Service Pipelines workflow

Minimal workflow pipeline

By orchestrating these key components, as shown in the diagram, it is possible to build a minimal workflow pipeline, which is the basis for most of the more sophisticated scientific workflows that HIFIS would like to support. This pipeline provides the following benefits:

Secure and controlled transfers

  • All transfers and pipeline steps take place within the Helmholtz infrastructure, ensuring secure authentication and authorisation methods.
  • Intermediate steps are finely controllable, allowing for privacy settings such as private, group-shared, or public, based on user preferences.

Flexible user access

  • Different steps in the pipeline can be configured for accessibility by various user groups, providing granular control over workflow access.

Persistent workflows

  • Workflows can persist for a defined timeframe, even when the original user(s) are offline.
  • Continuous updates triggered by incoming raw data ensure real-time results, enhancing workflow adaptability.

Dynamic computational resources

  • Easily scale compute power as needed at different points in time.
  • Seamlessly exchange or replace storage and introduce specific processing steps using different cloud services, demonstrating the modularity of the setup.

In summary, even a minimal workflow pipeline provides a secure, flexible, and modular framework that ensures controlled access, persistence, and adaptability to changing computational and storage requirements.

Orchestrated services for the Helmholtz Imaging pilot implementation

Scientific workflows using Helmholtz Cloud services

To address the many technical challenges behind service orchestration, HIFIS is consulting with various research groups to setup initial building blocks of scientific workflows. Starting from specific use cases, we want to improve the composability of our services and make future workflows easier to set up. So far, we have focused on the minimal workflow pipeline components to enable the following use cases:

  • Pilot Implementation in Helmholtz Imaging: Demonstrates the seamless interconnection of HIFIS Cloud services across five Helmholtz centres, showcasing modularity and utilising data from a research paper on intracellular organelles and insulin secretion.
  • NEST Desktop use case: A user-friendly, web-based GUI for the NEST Simulator, facilitating the creation and simulation of spiking neuronal network models without the need for programming skills. Powered by the HIFIS Cloud Service "Rancher" and Helmholtz ID.

Ongoing work to improve the composability of Helmholtz Cloud services

As mentioned previously, since data storage and data management are often central to scientific workflows, we are currently implementing a new feature in the dCache InfiniteStorage API to improve its integration with Helmholtz ID.

This feature is designed to enable the digestion of Helmholtz tokens, addressing the challenge of managing distinct file permission settings for different groups of scientists. The integration of this feature ensures a more robust and nuanced control over data access and sharing within the scientific workflow ecosystem.

Outlook for the orchestration of Helmholtz Cloud services

  1. As we continue to develop use cases with several research groups, we will expand both our orchestration offering and the composability of existing cloud services. We believe that there is significant added value to be gained from service orchestration, and this is a point we have also heard from our users. As already mentioned in 2023, we will therefore continue to focus on this task in 2024 and 2025 to improve our orchestration capabilities.

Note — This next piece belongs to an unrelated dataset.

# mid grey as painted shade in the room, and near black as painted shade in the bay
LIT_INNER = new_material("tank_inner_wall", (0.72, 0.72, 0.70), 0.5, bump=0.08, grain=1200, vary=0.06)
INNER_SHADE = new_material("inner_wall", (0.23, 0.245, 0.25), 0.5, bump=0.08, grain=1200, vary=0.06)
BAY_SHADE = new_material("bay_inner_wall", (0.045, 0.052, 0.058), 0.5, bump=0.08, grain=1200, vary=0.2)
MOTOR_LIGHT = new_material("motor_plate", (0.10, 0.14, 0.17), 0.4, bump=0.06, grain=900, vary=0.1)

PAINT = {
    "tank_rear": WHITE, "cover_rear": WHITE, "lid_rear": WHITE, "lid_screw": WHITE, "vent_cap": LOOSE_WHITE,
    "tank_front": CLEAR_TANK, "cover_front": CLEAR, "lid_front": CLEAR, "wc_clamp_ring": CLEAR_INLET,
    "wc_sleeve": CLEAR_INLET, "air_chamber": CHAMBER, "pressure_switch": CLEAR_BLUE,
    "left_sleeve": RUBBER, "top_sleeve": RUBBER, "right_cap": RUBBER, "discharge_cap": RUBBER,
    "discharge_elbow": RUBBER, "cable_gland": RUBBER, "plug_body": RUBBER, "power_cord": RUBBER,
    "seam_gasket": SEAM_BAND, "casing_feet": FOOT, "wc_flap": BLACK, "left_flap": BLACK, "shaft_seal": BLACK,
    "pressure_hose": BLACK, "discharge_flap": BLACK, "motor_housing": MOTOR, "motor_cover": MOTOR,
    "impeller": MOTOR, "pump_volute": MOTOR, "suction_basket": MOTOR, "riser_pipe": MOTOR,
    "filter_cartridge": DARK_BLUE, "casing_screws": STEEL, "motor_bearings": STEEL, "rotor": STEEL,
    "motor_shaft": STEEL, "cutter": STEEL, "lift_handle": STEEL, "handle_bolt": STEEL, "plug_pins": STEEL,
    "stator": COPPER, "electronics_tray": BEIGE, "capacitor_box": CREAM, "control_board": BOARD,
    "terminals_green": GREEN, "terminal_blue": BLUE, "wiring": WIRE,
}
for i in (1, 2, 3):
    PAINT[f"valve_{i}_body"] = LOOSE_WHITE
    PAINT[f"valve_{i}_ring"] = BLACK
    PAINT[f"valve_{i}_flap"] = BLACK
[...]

  2. We will continue to develop the minimal workflow pipeline with the aim of creating a tutorial for researchers to initiate their own workflows from this base.

  3. We will work to document the lessons learned and best practices on service orchestration in general, as our experience grows.

  4. In collaboration with HMC, we plan to investigate generating standard and appropriate provenance information metadata for data that has been processed using one of our workflow pipelines.